What the task asks:
Restate the full set of records exactly, without adding or dropping a word.

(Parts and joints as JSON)

^^^^^^^^^^^^^^^^

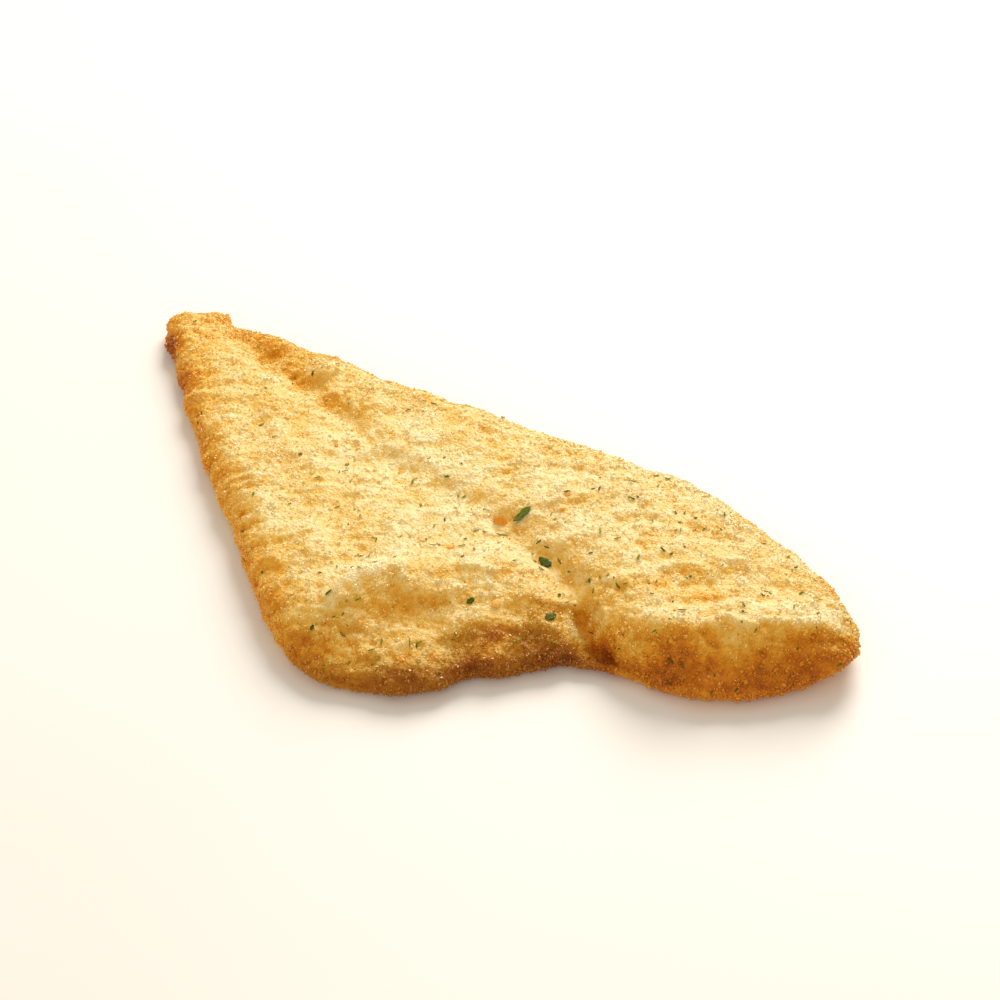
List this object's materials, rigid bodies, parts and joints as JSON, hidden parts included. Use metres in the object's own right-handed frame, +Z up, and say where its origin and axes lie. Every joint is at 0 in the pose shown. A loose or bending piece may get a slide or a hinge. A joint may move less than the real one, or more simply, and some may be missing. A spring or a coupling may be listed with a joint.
{
  "type": "fried fish fillet",
  "caption": "Flat two-lobed fried fish fillet in a golden crumb crust, tapering from thick lobes to a blunt tail, with a centre groove and herb flecks.",
  "frame": {"origin": "middle of the box, on the flat underside it lies on", "axes": "+Z up from the flat underside; +Y along the fillet from the two lobes to the tail; +X across, to the thicker lobe"},
  "size_m": [0.1226, 0.226, 0.0162],
  "materials": {
    "crust": "golden fried breadcrumb crust, matt with a little oily sheen, browner at rims",
    "crumbs": "loose pale gold crumb grains fried onto the crust",
    "toasted_crumbs": "darker toasted crumbs, orange brown",
    "herbs": "chopped green herb leaf, satin",
    "specks": "fine dark dried-herb specks, matt"
  },
  "bodies": {
    "root": {"fillet": "crust"}
  },
  "joints": []
}
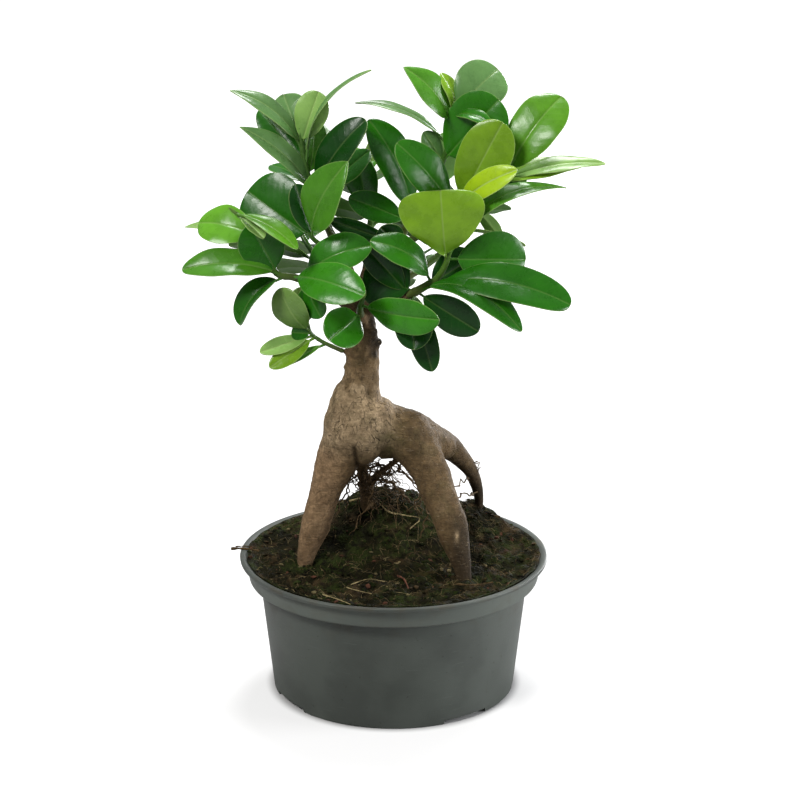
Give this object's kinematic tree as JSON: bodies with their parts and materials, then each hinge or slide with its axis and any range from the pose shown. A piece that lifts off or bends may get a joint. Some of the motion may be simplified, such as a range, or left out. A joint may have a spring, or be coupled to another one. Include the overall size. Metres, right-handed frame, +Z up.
{
  "type": "ficus ginseng bonsai in a pot",
  "caption": "Ficus bonsai with swollen bare root legs, a short trunk and glossy oval leaves, standing in soil in a round dark plastic bowl pot.",
  "frame": {"origin": "on the pot's axis, at the level of the surface that the pot stands on", "axes": "+Z up, -Y to the front of the plant as pictured, +X to its right"},
  "size_m": [0.1965, 0.15, 0.3058],
  "materials": {
    "pot_plastic": "dark grey-green moulded plastic, slightly satin",
    "peat": "dark moist peat with moss and pale fibres",
    "bark": "grey-tan bark with fine cross lines and cracks",
    "leaf": "glossy green leaves, paler on the young ones"
  },
  "bodies": {
    "root": {"pot": "pot_plastic", "soil": "peat", "trunk": "bark", "shoot_left": "leaf", "shoot_upper_left": "leaf", "shoot_centre_left": "leaf", "shoot_top": "leaf", "shoot_upper_right": "leaf", "shoot_right": "leaf", "shoot_front": "leaf", "shoot_low_left": "leaf", "shoot_back_left": "leaf", "shoot_back": "leaf", "shoot_back_right": "leaf", "shoot_back_low": "leaf"}
  },
  "joints": []
}
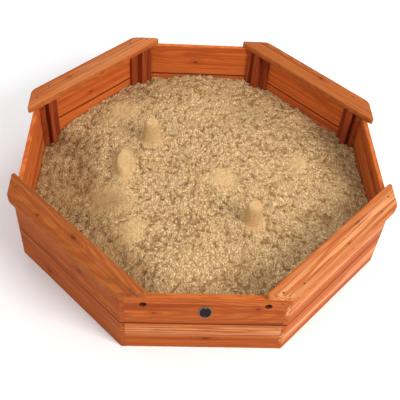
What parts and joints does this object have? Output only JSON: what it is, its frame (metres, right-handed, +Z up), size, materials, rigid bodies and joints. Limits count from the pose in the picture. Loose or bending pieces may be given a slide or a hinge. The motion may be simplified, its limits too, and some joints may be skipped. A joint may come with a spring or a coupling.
{
  "type": "sandpit",
  "caption": "Octagonal wooden sandpit with low board walls, seat boards across the corners and sand inside.",
  "frame": {"origin": "on the ground under the middle of the pit", "axes": "+Z up, -Y out of the front wall, which carries the badge and the rope holes, +X to its right"},
  "size_m": [1.44, 1.408, 0.348],
  "materials": {
    "stained_wall_wood": "satin stained softwood",
    "stained_seat_wood": "satin stained softwood",
    "stained_frame_wood": "satin stained softwood",
    "woven_sheet": "matt woven tape",
    "sand": "damp loose sand",
    "badge_plate": "matt moulded",
    "pin_metal": "dull",
    "screw_steel": "dull bronze coating"
  },
  "bodies": {
    "root": {"wall_front_lower": "stained_wall_wood", "wall_front_upper": "stained_wall_wood", "wall_front_right_lower": "stained_wall_wood", "wall_front_right_upper": "stained_wall_wood", "wall_right_lower": "stained_wall_wood", "wall_right_upper": "stained_wall_wood", "wall_back_right_lower": "stained_wall_wood", "wall_back_right_upper": "stained_wall_wood", "wall_back_lower": "stained_wall_wood", "wall_back_upper": "stained_wall_wood", "wall_back_left_lower": "stained_wall_wood", "wall_back_left_upper": "stained_wall_wood", "wall_left_lower": "stained_wall_wood", "wall_left_upper": "stained_wall_wood", "wall_front_left_lower": "stained_wall_wood", "wall_front_left_upper": "stained_wall_wood", "batten_front_near": "stained_frame_wood", "batten_front_far": "stained_frame_wood", "batten_front_right_near": "stained_frame_wood", "batten_front_right_far": "stained_frame_wood", "batten_right_near": "stained_frame_wood", "batten_right_far": "stained_frame_wood", "batten_back_right_near": "stained_frame_wood", "batten_back_right_far": "stained_frame_wood", "batten_back_near": "stained_frame_wood", "batten_back_far": "stained_frame_wood", "batten_back_left_near": "stained_frame_wood", "batten_back_left_far": "stained_frame_wood", "batten_left_near": "stained_frame_wood", "batten_left_far": "stained_frame_wood", "batten_front_left_near": "stained_frame_wood", "batten_front_left_far": "stained_frame_wood", "seat_support_front_right_near": "stained_frame_wood", "seat_support_front_right_far": "stained_frame_wood", "seat_front_right": "stained_seat_wood", "seat_support_back_right_near": "stained_frame_wood", "seat_support_back_right_far": "stained_frame_wood", "seat_back_right": "stained_seat_wood", "seat_support_back_left_near": "stained_frame_wood", "seat_support_back_left_far": "stained_frame_wood", "seat_back_left": "stained_seat_wood", "seat_support_front_left_near": "stained_frame_wood", "seat_support_front_left_far": "stained_frame_wood", "seat_front_left": "stained_seat_wood", "ground_sheet": "woven_sheet", "sand_fill": "sand", "badge": "badge_plate", "badge_pins": "pin_metal", "wall_screws": "screw_steel", "seat_screws": "screw_steel"}
  },
  "joints": []
}
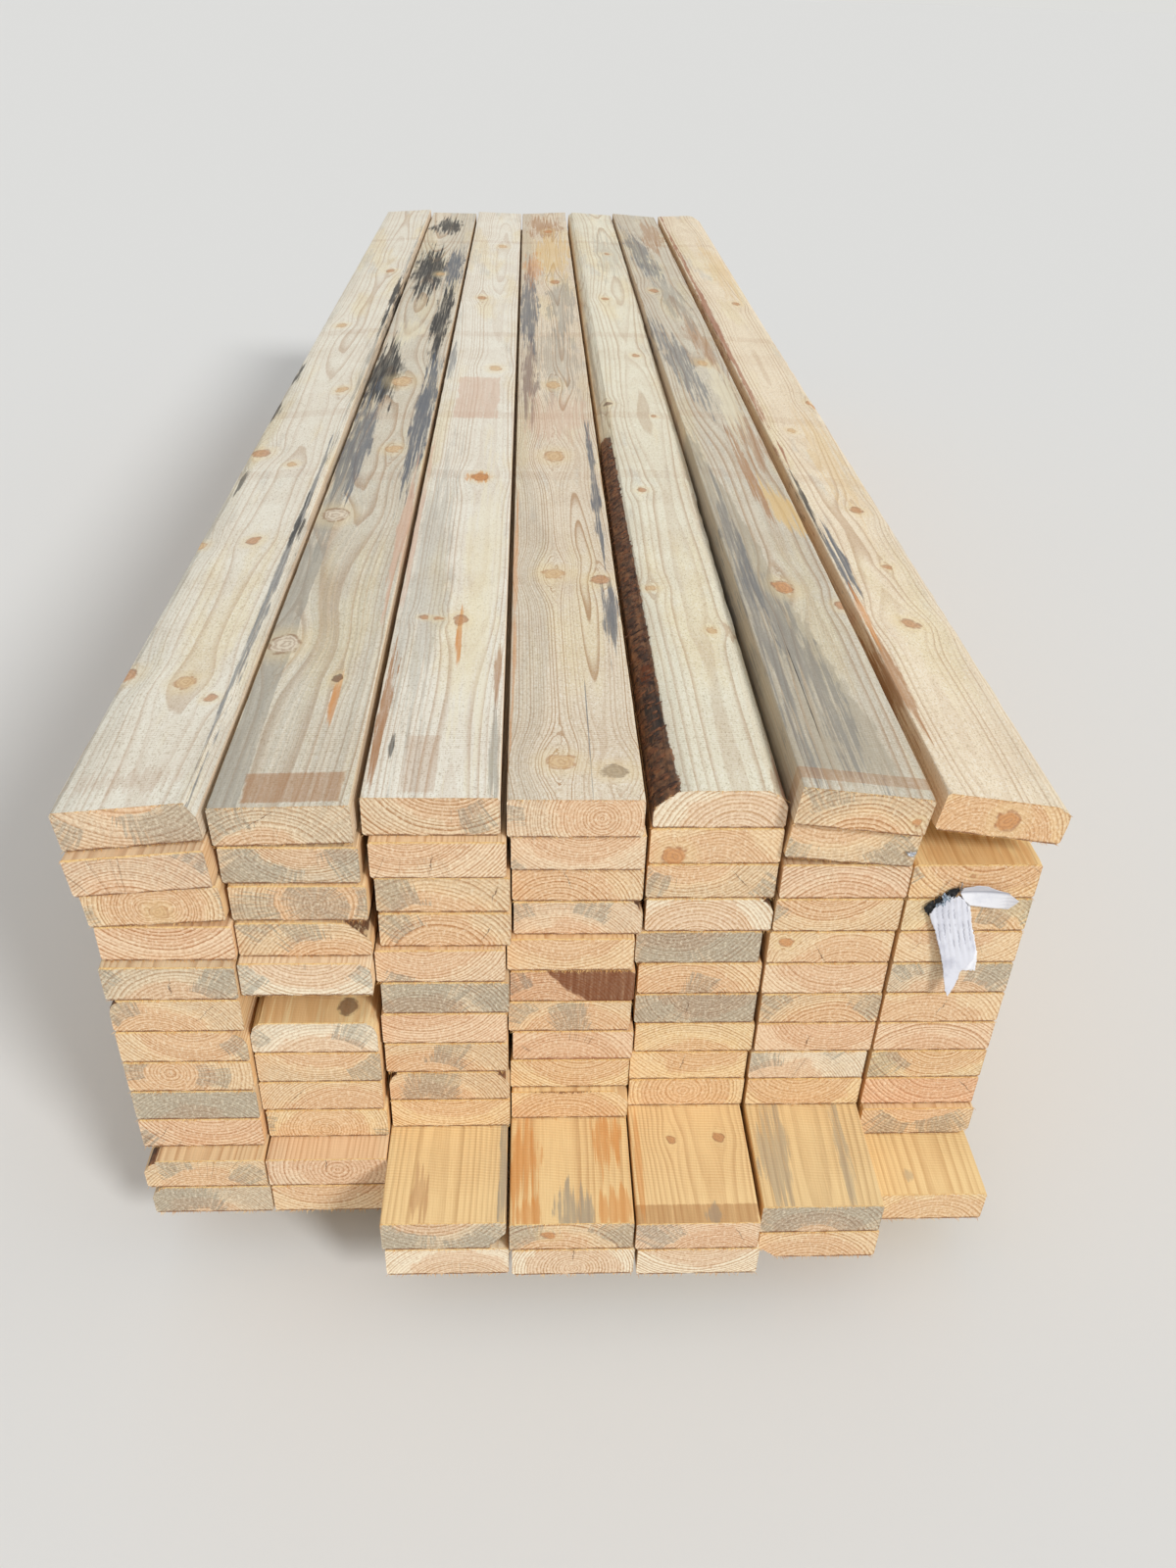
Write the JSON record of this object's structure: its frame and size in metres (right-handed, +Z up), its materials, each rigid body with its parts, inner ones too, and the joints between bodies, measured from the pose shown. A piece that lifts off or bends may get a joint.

^^^^^^^^^^^^^^^^

Expected output:
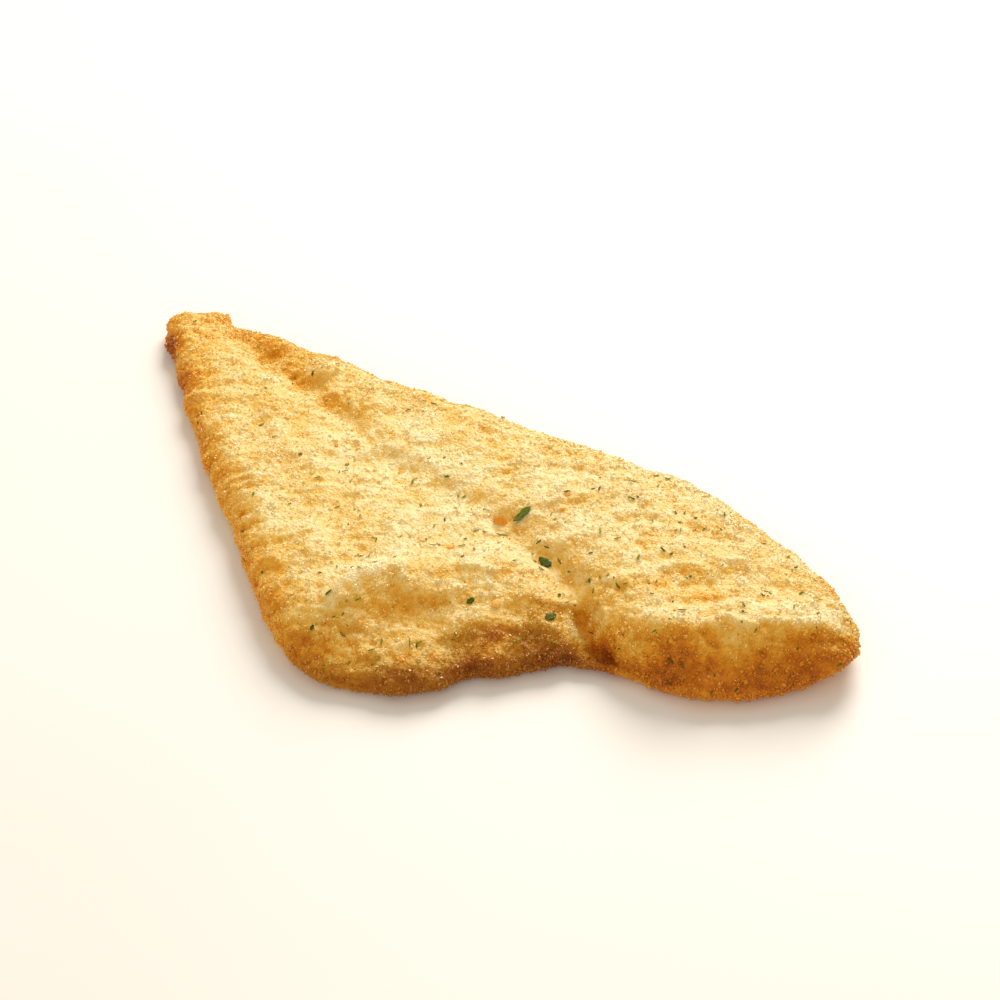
List this object's materials, rigid bodies, parts and joints as JSON, hidden parts included. Use metres in the object's own right-handed frame, +Z up, and say where its origin and axes lie. Every joint is at 0 in the pose shown. A loose or bending piece may get a slide or a hinge. A joint may move less than the real one, or more simply, and some may be missing. A spring or a coupling may be listed with a joint.
{
  "type": "fried fish fillet",
  "caption": "Flat two-lobed fried fish fillet in a golden crumb crust, tapering from thick lobes to a blunt tail, with a centre groove and herb flecks.",
  "frame": {"origin": "middle of the box, on the flat underside it lies on", "axes": "+Z up from the flat underside; +Y along the fillet from the two lobes to the tail; +X across, to the thicker lobe"},
  "size_m": [0.1226, 0.226, 0.0162],
  "materials": {
    "crust": "golden fried breadcrumb crust, matt with a little oily sheen, browner at rims",
    "crumbs": "loose pale gold crumb grains fried onto the crust",
    "toasted_crumbs": "darker toasted crumbs, orange brown",
    "herbs": "chopped green herb leaf, satin",
    "specks": "fine dark dried-herb specks, matt"
  },
  "bodies": {
    "root": {"fillet": "crust"}
  },
  "joints": []
}
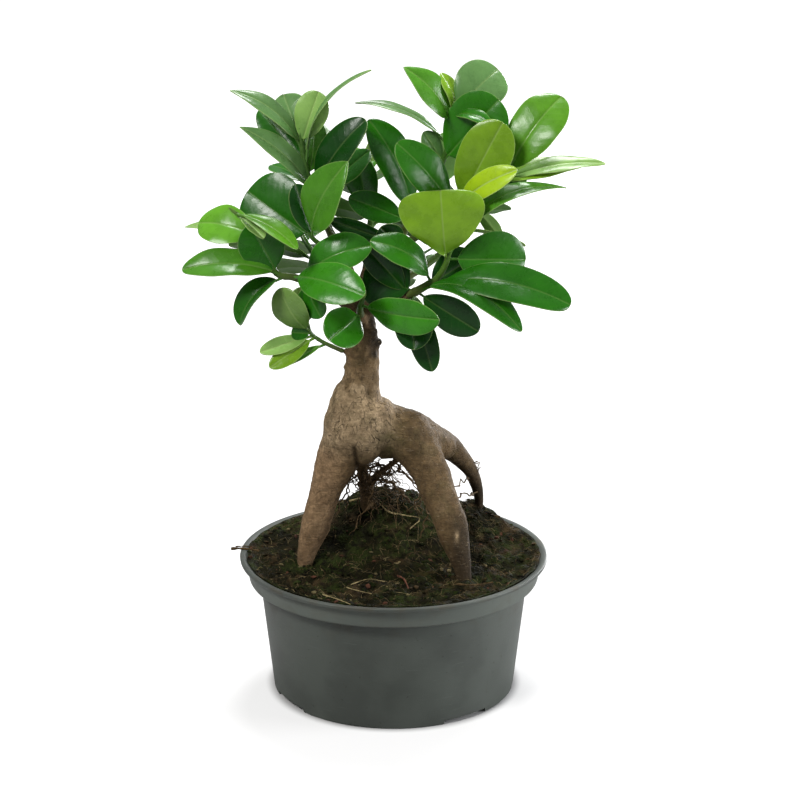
Give this object's kinematic tree as JSON: bodies with their parts and materials, then each hinge or slide with its axis and any range from the pose shown. A piece that lifts off or bends may get a joint. Some of the motion may be simplified, such as a range, or left out. A joint may have a spring, or be coupled to another one. Include the overall size. Metres, right-handed frame, +Z up.
{
  "type": "ficus ginseng bonsai in a pot",
  "caption": "Ficus bonsai with swollen bare root legs, a short trunk and glossy oval leaves, standing in soil in a round dark plastic bowl pot.",
  "frame": {"origin": "on the pot's axis, at the level of the surface that the pot stands on", "axes": "+Z up, -Y to the front of the plant as pictured, +X to its right"},
  "size_m": [0.1965, 0.15, 0.3058],
  "materials": {
    "pot_plastic": "dark grey-green moulded plastic, slightly satin",
    "peat": "dark moist peat with moss and pale fibres",
    "bark": "grey-tan bark with fine cross lines and cracks",
    "leaf": "glossy green leaves, paler on the young ones"
  },
  "bodies": {
    "root": {"pot": "pot_plastic", "soil": "peat", "trunk": "bark", "shoot_left": "leaf", "shoot_upper_left": "leaf", "shoot_centre_left": "leaf", "shoot_top": "leaf", "shoot_upper_right": "leaf", "shoot_right": "leaf", "shoot_front": "leaf", "shoot_low_left": "leaf", "shoot_back_left": "leaf", "shoot_back": "leaf", "shoot_back_right": "leaf", "shoot_back_low": "leaf"}
  },
  "joints": []
}
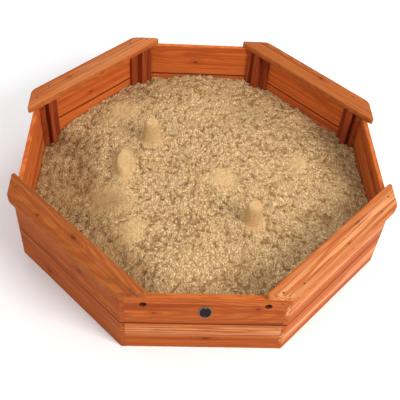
What parts and joints does this object have? Output only JSON: what it is, its frame (metres, right-handed, +Z up), size, materials, rigid bodies and joints. Limits count from the pose in the picture. Loose or bending pieces may be given a slide or a hinge. The motion may be simplified, its limits too, and some joints may be skipped. A joint may come with a spring or a coupling.
{
  "type": "sandpit",
  "caption": "Octagonal wooden sandpit with low board walls, seat boards across the corners and sand inside.",
  "frame": {"origin": "on the ground under the middle of the pit", "axes": "+Z up, -Y out of the front wall, which carries the badge and the rope holes, +X to its right"},
  "size_m": [1.44, 1.408, 0.348],
  "materials": {
    "stained_wall_wood": "satin stained softwood",
    "stained_seat_wood": "satin stained softwood",
    "stained_frame_wood": "satin stained softwood",
    "woven_sheet": "matt woven tape",
    "sand": "damp loose sand",
    "badge_plate": "matt moulded",
    "pin_metal": "dull",
    "screw_steel": "dull bronze coating"
  },
  "bodies": {
    "root": {"wall_front_lower": "stained_wall_wood", "wall_front_upper": "stained_wall_wood", "wall_front_right_lower": "stained_wall_wood", "wall_front_right_upper": "stained_wall_wood", "wall_right_lower": "stained_wall_wood", "wall_right_upper": "stained_wall_wood", "wall_back_right_lower": "stained_wall_wood", "wall_back_right_upper": "stained_wall_wood", "wall_back_lower": "stained_wall_wood", "wall_back_upper": "stained_wall_wood", "wall_back_left_lower": "stained_wall_wood", "wall_back_left_upper": "stained_wall_wood", "wall_left_lower": "stained_wall_wood", "wall_left_upper": "stained_wall_wood", "wall_front_left_lower": "stained_wall_wood", "wall_front_left_upper": "stained_wall_wood", "batten_front_near": "stained_frame_wood", "batten_front_far": "stained_frame_wood", "batten_front_right_near": "stained_frame_wood", "batten_front_right_far": "stained_frame_wood", "batten_right_near": "stained_frame_wood", "batten_right_far": "stained_frame_wood", "batten_back_right_near": "stained_frame_wood", "batten_back_right_far": "stained_frame_wood", "batten_back_near": "stained_frame_wood", "batten_back_far": "stained_frame_wood", "batten_back_left_near": "stained_frame_wood", "batten_back_left_far": "stained_frame_wood", "batten_left_near": "stained_frame_wood", "batten_left_far": "stained_frame_wood", "batten_front_left_near": "stained_frame_wood", "batten_front_left_far": "stained_frame_wood", "seat_support_front_right_near": "stained_frame_wood", "seat_support_front_right_far": "stained_frame_wood", "seat_front_right": "stained_seat_wood", "seat_support_back_right_near": "stained_frame_wood", "seat_support_back_right_far": "stained_frame_wood", "seat_back_right": "stained_seat_wood", "seat_support_back_left_near": "stained_frame_wood", "seat_support_back_left_far": "stained_frame_wood", "seat_back_left": "stained_seat_wood", "seat_support_front_left_near": "stained_frame_wood", "seat_support_front_left_far": "stained_frame_wood", "seat_front_left": "stained_seat_wood", "ground_sheet": "woven_sheet", "sand_fill": "sand", "badge": "badge_plate", "badge_pins": "pin_metal", "wall_screws": "screw_steel", "seat_screws": "screw_steel"}
  },
  "joints": []
}
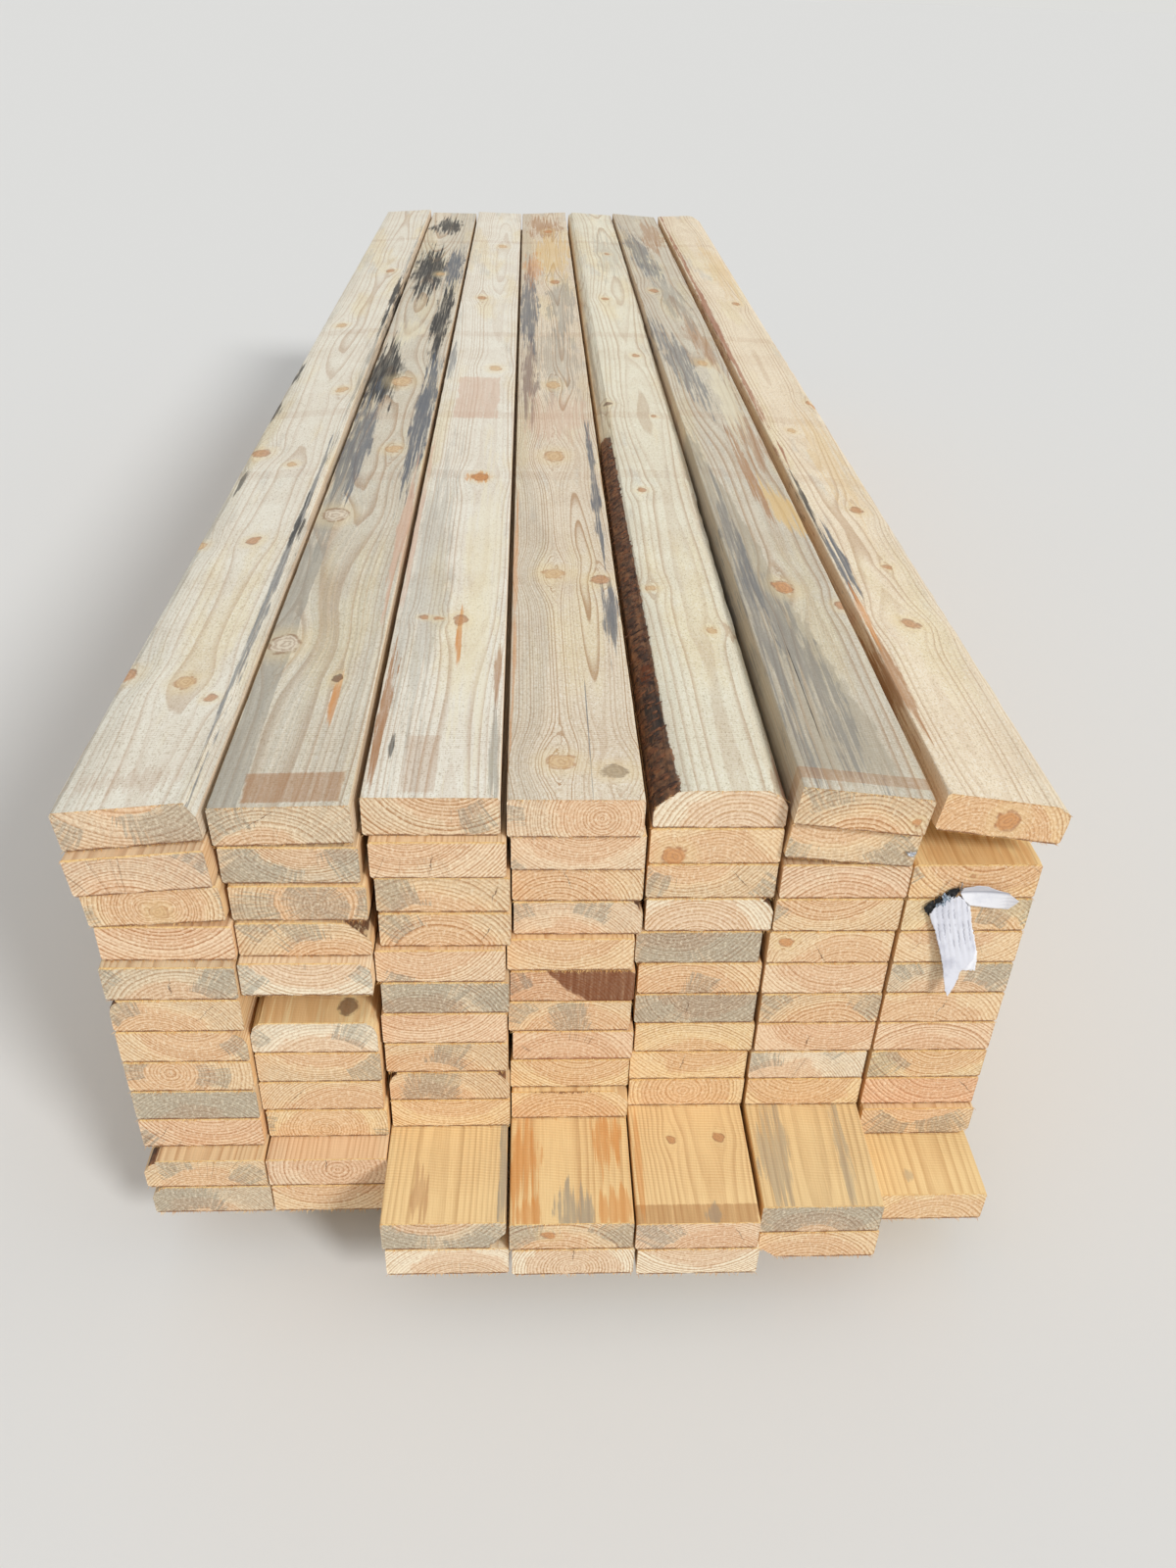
Write the JSON record of this object's structure: its frame and size in metres (right-handed, +Z up), its materials, each rigid body with its parts, inner ones too, and the joints between bodies, measured from the pose shown. A piece that lifts off or bends may get a joint.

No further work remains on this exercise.